As they await ransom instructions, the group begins to turn on each other as past suspicions, betrayals and secrets inexplicability come into play. When the escalating events take a horrific turn, it soon becomes apparent to Max that the child may not be the innocent he first appeared to be.
Universal Pictures and Gold Circle Films present an H2F Entertainment/Deacon Pictures production–Hellion, starring Josh Holloway, Sarah Wayne Callies, Blake Woodruff, Joel Edgerton, John Kapelos, with Dulé Hill and Michael Rooker. Hellion is the feature film directorial debut of Stewart Hendler and marks the feature film screenwriting debut of Christopher Borrelli. It is produced by Paul Brooks, Damon Lee and Walter Hamada.
(TBA 2006)
The Black Dahlia weaves a fictionalized tale of obsession, love, corruption, greed and depravity around the true story of the brutal murder of a fledgling Hollywood starlet that shocked and fascinated the nation in 1947 and remains unsolved today. Two ex-pugilist cops, Lee Blanchard (Aaron Eckhart) and Bucky Bleichert (Josh Hartnett), are called to investigate the homicide of ambitious silver-screen B-lister Betty Ann Short (Mia Kirshner) A.K.A. “The Black Dahlia”–an attack so grisly that images of the killing were kept from the public.

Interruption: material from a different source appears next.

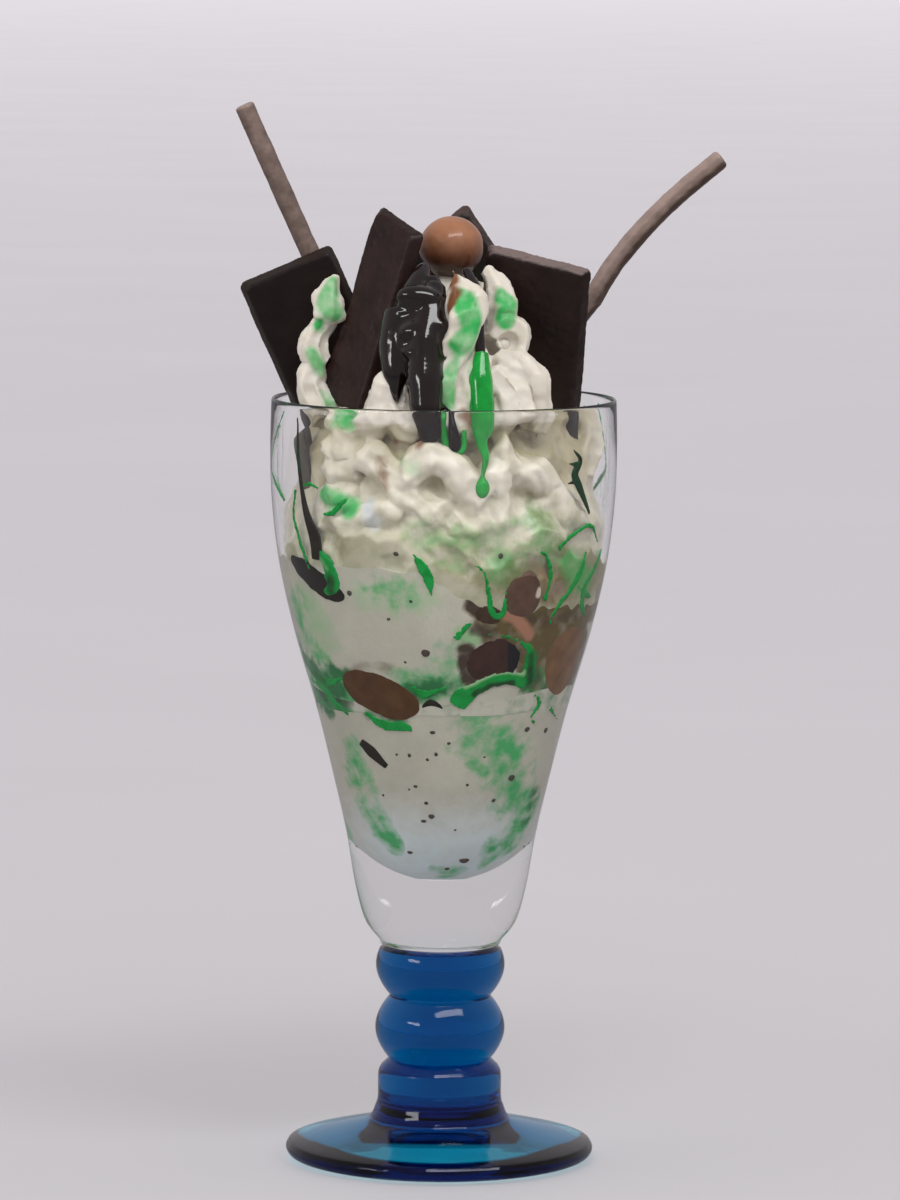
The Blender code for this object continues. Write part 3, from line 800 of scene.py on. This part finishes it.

While Blanchard’s growing preoccupation with the sensational murder threatens his marriage to Kay (Scarlett Johansson), his partner Bleichert finds himself attracted to the enigmatic Madeleine Linscott (two-time Oscar® winner Hilary Swank), the daughter of one of the city’s most prominent families–who just happens to have an unsavory connection to the murder victim.
True crime meets urban legend when De Palma brings Ellroy’s “The Black Dahlia” to the big screen.